Für seine durchaus gegenständlichen und figürlichen Zeichnungen (ich kenne kaum einen Künstler, der mit so behutsamem Schwung und so wenigen Strichen so entzückende Physiognomien zu zeichnen versteht) bemalt Wolfgang Nickel ein moderat strukturiertes Glas wohl auch von der Vorder- und Rückseite mit demselben Motiv. Was heißt: bemalt? Mit feinsten Pipetten werden Farbpigmente in der gewünschten Form aufgebracht und jede Farbe einzeln gebrannt. Die so auf Vorder- und Rückseite gebannten, identischen Bilder überlagern sich aufgrund der Glasstärke je nach Betrachtungswinkel und bringen mit ihren gedoppelten Umrißlinien eine Art Weichzeichnereffekt hervor - zauberhaft beispielsweise in den erotischen Zeichnungen der Serie "Lustgärten" (2016), in denen die buchstäbliche Vielschichtigkeit (nämlich Mehrfachbemalung) des Glasbildes zur gegenseitigen Durchdringung und Überlagerung der teiltransparenten Schichten der Zeichnungen und Ornamente führt. In ihren Lichtspielen, im gegenseitigen Klären und Verklären, Zeigen und Verbergen der Darstellungen bringen nicht nur die Bildinhalte der "Lustgärten", sondern die Glasarbeiten selber auch formal ebenjenes Flirren hervor, welches das Wesen der Erotik ist.

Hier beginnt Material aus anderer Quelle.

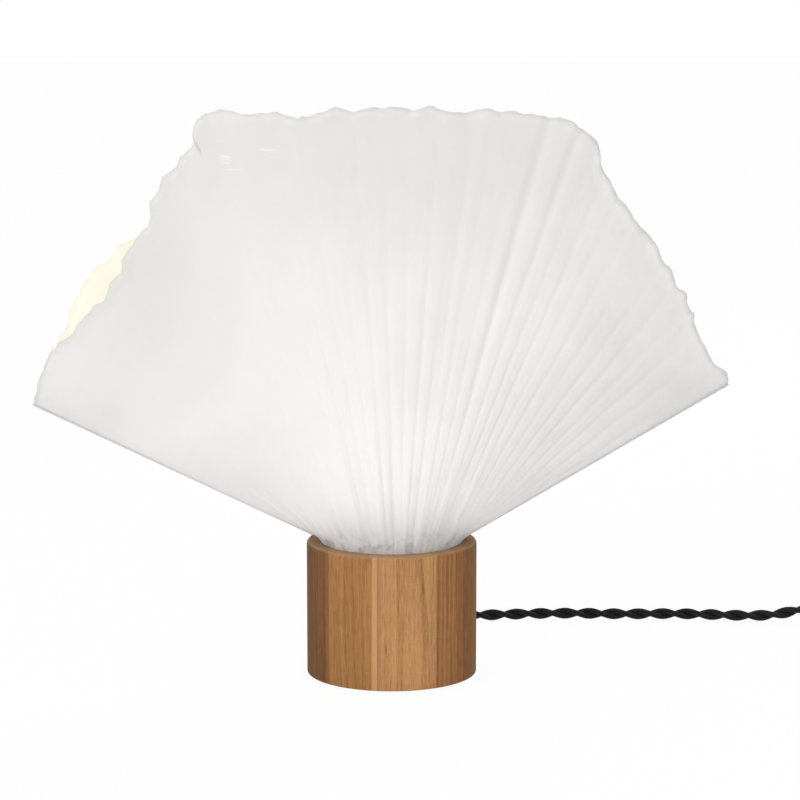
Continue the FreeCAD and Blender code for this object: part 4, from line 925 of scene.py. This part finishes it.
def crumpleHeight(tree, given, u, v):
    seed = given["Seed"]
    loose = fitRange(tree, v, 0.05, 0.30, 1.0, 0.35)
    wrinkles = minus(tree, sheetNoise(tree, u, v, seed, foldSet["wrinkles"]), 0.5)
    wave = times(tree, wrinkles, times(tree, given["Crumple"], loose))

    gathered = fitRange(tree, v, 0.16, 0.42, foldSet["gatherDeep"], 0.0)
    gathered = times(tree, fitRange(tree, v, 0.075, 0.12), gathered)
    wave = timesPlus(tree, lineNoise(tree, u, foldSet["gathers"], seed, 15.0), gathered, wave)
    tufts = minus(tree, sheetNoise(tree, u, v, seed, foldSet["tufts"]), 0.54)
    tufted = times(tree, fitRange(tree, v, 0.09, 0.17, 1.0, 0.0), fitRange(tree, v, 0.06, 0.082, 0.1, 1.0))
    wave = timesPlus(tree, times(tree, tufts, given["Neck Crumple"]), tufted, wave)

    swell = minus(tree, sheetNoise(tree, u, v, seed, foldSet["swells"], 1.0, 0.5), 0.5)
    wave = timesPlus(tree, times(tree, swell, foldSet["swellDeep"]), fitRange(tree, v, 0.2, 0.6), wave)
    lift = timesPlus(tree, lineNoise(tree, u, 48.0, seed, 11.0), foldSet["curlDeep"], 0.0012)
    return plus(tree, wave, times(tree, fitRange(tree, v, 0.965, 1.0), lift))


def pleatTree():
    tree = bpy.data.node_groups.new("pleatedPaper", "GeometryNodeTree")
    tree.is_modifier = True
    given = pleatInputs(tree)
    grid = node(tree, "GeometryNodeMeshGrid", {
        "Size X": 1.0, "Size Y": 1.0,
        "Vertices X": timesPlus(tree, given["Pleats"], foldSet["gridPerPleat"], 1.0),
        "Vertices Y": given["Rows"],
    })
    spot = node(tree, "GeometryNodeInputPosition").outputs[0]
    kept = storeField(tree, grid.outputs[0], "flatPlace", spot, "FLOAT_VECTOR", "POINT")
    flat = node(tree, "GeometryNodeInputNamedAttribute", {"Name": "flatPlace"}, data_type="FLOAT_VECTOR")
    across, along = parted(tree, flat.outputs[0])[:2]
    u = plus(tree, across, 0.5)
    v = plus(tree, along, 0.5)

    fold = foldField(tree, given, u)
    place, upPart = smoothPlace(tree, given, u, v, fold)
    smooth = node(tree, "GeometryNodeSetPosition", {"Geometry": kept, "Position": place}).outputs[0]
    shift = minus(tree, crumpleHeight(tree, given, u, v), foldDepth(tree, given, u, v, fold, upPart))
    ends = calc(tree, "MINIMUM", fitRange(tree, u, 0.0, 0.02), fitRange(tree, u, 0.98, 1.0, 1.0, 0.0))
    outward = times(tree, given["Side"], -1.0)
    shift = times(tree, times(tree, shift, outward), ends)
    normal = node(tree, "GeometryNodeInputNormal").outputs[0]
    folded = node(tree, "GeometryNodeSetPosition", {
        "Geometry": smooth, "Offset": vec(tree, "SCALE", normal, shift),
    }).outputs[0]
    mapped = storeField(tree, folded, "UVMap", joined(tree, u, v, 0.0), "FLOAT2", "CORNER")
    real = node(tree, "GeometryNodeRealizeInstances", {"Geometry": mapped}).outputs[0]
    soft = node(tree, "GeometryNodeSetShadeSmooth", {"Geometry": real, "Shade Smooth": True}).outputs[0]
    painted = node(tree, "GeometryNodeSetMaterial", {"Geometry": soft, "Material": given["Paper"]})
    node(tree, "NodeGroupOutput", {"Geometry": painted.outputs[0]})
    return tree


def rimCurve(name, corners):
    data = bpy.data.curves.new(name, "CURVE")
    data.dimensions = "3D"
    spline = data.splines.new("POLY")
    spline.points.add(len(corners) - 1)
    for point, (x, z) in zip(spline.points, corners):
        point.co = (x, 0, z, 1)
    return newPiece(name, data)


def plainMesh(name, holder):
    graph = bpy.context.evaluated_depsgraph_get()
    mesh = bpy.data.meshes.new_from_object(holder.evaluated_get(graph), depsgraph=graph)
    mesh.name = name
    bpy.data.objects.remove(holder)
    return mesh


def pleatedPanel(tree, panelSet):
    name = panelSet["name"]
    guide = rimCurve(name + "Rim", panelSet["rim"])
    holder = newPiece(name + "Holder", bpy.data.meshes.new(name + "Holder"))
    modifier = holder.modifiers.new("pleats", "NODES")
    modifier.node_group = tree
    values = {"Rim": guide, "Paper": finishes["white_paper"], **pleatValues(panelSet)}
    for item in tree.interface.items_tree:
        if item.item_type == "SOCKET" and item.in_out == "INPUT" and item.name in values:
            modifier[item.identifier] = values[item.name]
    mesh = plainMesh(name, holder)
    bpy.data.objects.remove(guide)
    if panelSet["side"] > 0:
        mesh.flip_normals()
    panel = placePiece(name, mesh, "shade", [panelSet["node"]], "white_paper")
    solid = panel.modifiers.new("paperThickness", "SOLIDIFY")
    solid.thickness = shadeSet["paperThick"]
    solid.offset = -1


# seam strip: a narrow folded strip of paper over each lower side edge
seamSet = {
    "leg": 0.0016,
    "gap": 0.00045,
    "thick": 0.0003,
    "start": 0.006,
    "past": 0.0004,  # the strip ends this far past the tip
    "parts": 60,
    "arcParts": 8,
    "uneven": 0.18,
    "seed": 11,
    "sharpAngle": 40,
}


def seamSection():
    half = seamSet["gap"]
    arc = []
    for index in range(seamSet["arcParts"] + 1):
        turn = math.radians(180 + 180 * index / seamSet["arcParts"])
        arc.append((half * math.cos(turn), -half * math.sin(turn)))
    outer = [(-half, -seamSet["leg"])] + arc + [(half, -seamSet["leg"])]
    narrow = (half - seamSet["thick"]) / half
    inner = []
    for across, down in outer[::-1]:
        atLeg = abs(down) == seamSet["leg"]
        inner.append((across * narrow, down if atLeg else down * 0.5))
    return outer + inner


def seamTape(name, tip, replaced):
    neck = Vector((math.copysign(shadeSet["neckRadius"], tip[0]), 0, shadeSet["neckHeight"]))
    way = Vector((tip[0], 0, tip[1])) - neck
    length = way.length
    way.normalize()
    side = Vector((0, 1, 0))
    below = way.cross(side)
    if below.z > 0:
        below.negate()
    random.seed(seamSet["seed"])
    loop = seamSection()
    points = []
    for index in range(seamSet["parts"] + 1):
        along = mix(seamSet["start"], length + seamSet["past"], index / seamSet["parts"])
        swell = 1 + seamSet["uneven"] * random.uniform(-1, 1)
        for across, down in loop:
            points.append(neck + way * along + side * across * swell + below * down)
    mesh = meshFrom(name, points, tubeFaces(0, seamSet["parts"], len(loop)), seamSet["sharpAngle"])
    outwards(mesh)
    placePiece(name, mesh, "shade", replaced, "white_paper")


def makeShade():
    tree = pleatTree()
    for panelSet in panels:
        pleatedPanel(tree, panelSet)
    seamTape("leftSeam", frontRim[0], ["left_seam"])
    seamTape("rightSeam", frontRim[-1], ["right_seam"])
    print("shade panels")


# turned pieces: a closed outline of (radius, height) spun round the upright axis
turnedSharp = 32  # degrees between two faces from which their edge stays sharp


def arcCorner(centre, radius, startAngle, endAngle, steps):
    points = []
    for index in range(steps + 1):
        angle = math.radians(mix(startAngle, endAngle, index / steps))
        points.append((centre[0] + radius * math.cos(angle), centre[1] + radius * math.sin(angle)))
    return points


def turnedPiece(name, outline, body, replaced, slotName, sides):
    points = []
    rings = []
    for radius, high in outline:
        if radius < 1e-6:  # a pole is one point
            rings.append([len(points)])
            points.append((0, 0, high))
            continue
        rings.append([len(points) + index for index in range(sides)])
        for index in range(sides):
            turn = 2 * math.pi * index / sides
            points.append((radius * math.cos(turn), radius * math.sin(turn), high))
    faces = []
    for here, after in zip(rings, rings[1:] + rings[:1]):
        if len(here) == 1 and len(after) == 1:
            continue
        for index in range(sides):
            second = (index + 1) % sides
            if len(here) == 1:
                faces.append((here[0], after[second], after[index]))
            elif len(after) == 1:
                faces.append((here[index], here[second], after[0]))
            else:
                faces.append((here[index], here[second], after[second], after[index]))
    placePiece(name, meshFrom(name, points, faces, turnedSharp), body, replaced, slotName)


baseSet = {
    "radius": 0.050,
    "low": 0.001,
    "top": 0.0804,
    "rimRound": 0.002,
    "footRound": 0.001,
    "mouthRadius": 0.0415,
    "mouthRound": 0.0008,
    "ledge": 0.060,
    "boreRadius": 0.039,
    "webTop": 0.028,
    "webLow": 0.022,
    "webHole": 0.0052,
    "cavityRadius": 0.040,
    "recessRadius": 0.0462,
    "recessTop": 0.004,
    "sides": 240,
    "wallParts": 4,
}


def makeBase():
    size = baseSet
    foot = (size["radius"] - size["footRound"], size["low"] + size["footRound"])
    rim = (size["radius"] - size["rimRound"], size["top"] - size["rimRound"])
    mouth = (size["mouthRadius"] + size["mouthRound"], size["top"] - size["mouthRound"])
    outline = [(size["recessRadius"], size["low"])]
    outline += arcCorner(foot, size["footRound"], -90, 0, 4)
    for part in range(1, size["wallParts"]):
        outline.append((size["radius"], mix(size["low"], size["top"], part / size["wallParts"])))
    outline += arcCorner(rim, size["rimRound"], 0, 90, 8)
    outline += arcCorner(mouth, size["mouthRound"], 90, 180, 4)
    inside = (
        ("mouthRadius", "ledge"), ("boreRadius", "ledge"), ("boreRadius", "webTop"), ("webHole", "webTop"),
        ("webHole", "webLow"), ("cavityRadius", "webLow"), ("cavityRadius", "recessTop"),
        ("recessRadius", "recessTop"),
    )
    outline += [(size[radius], size[high]) for radius, high in inside]
    turnedPiece("turnedBase", outline, "base", ["wooden_base"], "stained_pine", size["sides"])
    print("turned base")


def makeBulb():
    centre = (0, bulbSet["middle"])
    radius = bulbSet["radius"]
    inner = radius - bulbSet["wall"]
    low = -math.degrees(math.asin(bulbSet["neckDrop"] / radius))
    innerLow = -math.degrees(math.asin(bulbSet["neckDrop"] / inner))
    outline = arcCorner(centre, radius, low, 90, 28) + arcCorner(centre, inner, 90, innerLow, 20)
    turnedPiece("bulbGlobe", outline, "bulb", ["bulb_globe"], "opal_glass", 96)
    print("bulb")


# studio: a white floor, a soft white world, four round lamps and the bulb's own light
studioSet = {
    "floorSize": 6.0,
    "floorHeight": -0.0005,
    "floorColour": (0.86, 0.86, 0.86),
    "floorWhite": 0.95,
    "worldLevel": 0.80,
    "lamps": (  # name, place, aim, width and watts
        ("keyLamp", (-1.5, -1.5, 1.2), (0, 0, 0.18), 1.1, 20.0),
        ("fillLamp", (0.7, -2.0, 0.5), (0, 0, 0.18), 1.0, 4.0),
        ("sideLamp", (1.7, -1.3, 0.4), (0, 0, 0.18), 1.1, 1.0),
        ("backLamp", (0.9, 1.4, 1.5), (0, 0, 0.2), 1.0, 8.0),
    ),
}


def seenShare(tree):
    path = node(tree, "ShaderNodeLightPath").outputs
    mirrored = calc(tree, "MAXIMUM", path["Is Glossy Ray"], path["Is Transmission Ray"])
    return calc(tree, "MAXIMUM", path["Is Camera Ray"], mirrored)


def makeFloor():
    material, tree = newMaterial("studioFloor")
    paint = node(tree, "ShaderNodeBsdfDiffuse", {"Color": (*studioSet["floorColour"], 1)}).outputs[0]
    glow = node(tree, "ShaderNodeEmission", {"Color": (1, 1, 1, 1), "Strength": 1.0}).outputs[0]
    share = times(tree, seenShare(tree), studioSet["floorWhite"])
    finishMaterial(tree, node(tree, "ShaderNodeMixShader", {0: share, 1: paint, 2: glow}).outputs[0])
    size = studioSet["floorSize"]
    signs = ((-1, -1), (1, -1), (1, 1), (-1, 1))
    corners = [(x * size, y * size, studioSet["floorHeight"]) for x, y in signs]
    floor = newPiece("studioFloor", meshFrom("studioFloor", corners, [(0, 1, 2, 3)]))
    floor.data.materials.append(material)


def makeWorld():
    world = bpy.data.worlds.new("studioWorld")
    world.use_nodes = True
    bpy.context.scene.world = world
    sky = world.node_tree
    sky.nodes.clear()
    level = studioSet["worldLevel"]
    strength = timesPlus(sky, seenShare(sky), 1.0 - level, level)
    background = node(sky, "ShaderNodeBackground", {"Color": (1, 1, 1, 1), "Strength": strength})
    node(sky, "ShaderNodeOutputWorld", {"Surface": background.outputs[0]})


def makeLamps():
    for name, place, aim, wide, watts in studioSet["lamps"]:
        data = bpy.data.lights.new(name, "AREA")
        data.shape = "DISK"
        data.size = wide
        data.energy = watts
        lamp = newPiece(name, data)
        lamp.location = place
        lamp.rotation_euler = (Vector(aim) - Vector(place)).to_track_quat("-Z", "Y").to_euler()
    data = bpy.data.lights.new("bulbLight", "POINT")
    data.energy = bulbSet["lightWatts"]
    data.color = bulbSet["lightColour"]
    data.shadow_soft_size = bulbSet["lightRadius"]
    newPiece("bulbLight", data).location = bulbSet["lightPlace"]


def makeStage():
    makeFloor()
    makeWorld()
    makeLamps()
    bpy.context.scene.view_settings.view_transform = "Standard"
    print("studio")


makeCamera()
makeFinishes()
makeCords()
makeStage()
dressNodes()
makeShade()
makeBase()
makeBulb()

Klarer können die Linien gehalten sein, wenn es gilt, inhaltsreiche Gedichte zuverlässig lesbar im Glasbild festzuhalten: "Poesie in Glas" (2015), eine Serie, in der Wolfgang Nickel Lyrik von Rainer Maria Rilke, Friedrich Hebbel, Conrad Ferdinand Meyer und anderen in Glasbilder gebrannt hat, setzt Gedichtverse lesbar um und bringt zugleich den Textinhalt mit dem figürlichen Bildinhalt zur Deckung. Im "Panther" von Rilke etwa werden die zweifach wiedergegebenen, gleichförmigen Zeilen selber zur gleichsam doppelten Sicherung der Gitterstäbe, hinter denen das stolze riesenhafte Tier gefangengehalten und innerlich vollständig gebrochen wird.

Text auf Glas zu bringen kennt Wolfgang Nickel von seinen vielen Aufträgen in Kirchen her, in deren Fenstern er, so diese denn figürliche Elemente zeigen dürfen, neben geläufigen religiösen Symbolen wie Weinstock und Reben, dem Gotteslamm oder auch dem Krummstab biblische Texte wiedergibt. So finden wir in der Michaeliskirche Erfurt im "Fenster der Liebe" (2004) Abschnitte aus dem "canticum canticorum", dem Hohenlied Salomos, zitiert.

Doch um zum Anfang unserer Ausführungen zurückzukommen: Neben seinen Figuren- und Textserien, den Kathedralgrundrissen und Schloßarchitekturen hat Wolfgang Nickel auch eine ganze Reihe von ungegenständlichen Werken geschaffen: Kirchenfenster zum Beispiel, die nur vom Spiel des farbigen Lichts leben, aber auch Glasbilder im quadratischen Format der Lyrikserie. Werktitel wie "Klangbilder" oder "Interferenzen" (2015) geben dabei den Hinweis darauf, daß der Künstler hier genau das angestrebt hat, was ich eingangs darzustellen versucht habe: Die Durchdringung von Licht und Farbe, von Pigmentfarben und den Illusionen der Reflexion, die Überlagerung der Darstellungen mit ihrem eigenen Schatten auf dem zentimeterweit entfernten Rahmenhintergrund. Licht und Farbe machen die ursprünglich flachen Bilder dreidimensional.

Dr. Cornelie Becker-Lamers

 

Der Titel des Beitrags ist ein Zitat aus dem Gedicht: Johann Wolfgang von Goethe, Licht und Farbe, Goethes Gedichte zur Farbenlehre Nr. 13, zitiert nach Albrecht Schöne, Goethes Farbentheologie, München: Beck 1987, S. 89.

Der Text erscheint demnächst in: Galerie ADA (Hg.), Wolfgang Nickel. Visionen in Glas, Katalog zur gleichnamigen Ausstellung vom 13.10.2018-17.02.2019 (im Druck).